Pipeline of SNP calling

1. For the data from Ai et al. and Li et al., we used BWA mem (0.7.12-r1039) to align the Illumina short reads to the pig reference genome (Sus scrofa10.2). For the data generated by Wageningen University, the mapping files (bam files) were downloaded from European Nucleotide Archive (ENA) and realigned to the pig reference genome by BWA aln (0.7.5a-r405).

2. Use Picard (version: 1.119) to eliminate duplicated reads generated in library construction PCR.

3. Use tools in GATK (2.5-2-gf57256b) for each sample to realign reads around known indels, and recalibrate base quality score to get more accurate quality score for each base.

4. Use GATK UnifiedGenotyper to call a raw SNPs set from those refined data of all individuals, and then use the variant quality score recalibrate procedure in GATK to identify a high quality set of SNPs.

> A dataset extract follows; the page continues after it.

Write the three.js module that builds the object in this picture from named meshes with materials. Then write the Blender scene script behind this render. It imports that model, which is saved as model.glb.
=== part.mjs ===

The ancestral and derived direction for pig SNPs

The directions (ancestral and derived) of the alleles for each SNP was deduced by comparison with outgroup species. Only SNPs agreed on the direction of the SNP in all the outgroup individuals were considered, with the criteria that the SNP needed to be sequenced in at least three individuals of the 7 outgroup individuals.

Positive selection evaluation

PigVar provides nucleotide diversity, Tajima’s D, Cockerham & Weir Fst, XP-EHH and XP-CLR scores for Chinese domestic pigs, Tibetan pigs and European domestic pigs. To facilitate the identification of true positive selection signals, users can use top 90% or 99% quantile in the calculated scores of selection distribution as cutoff.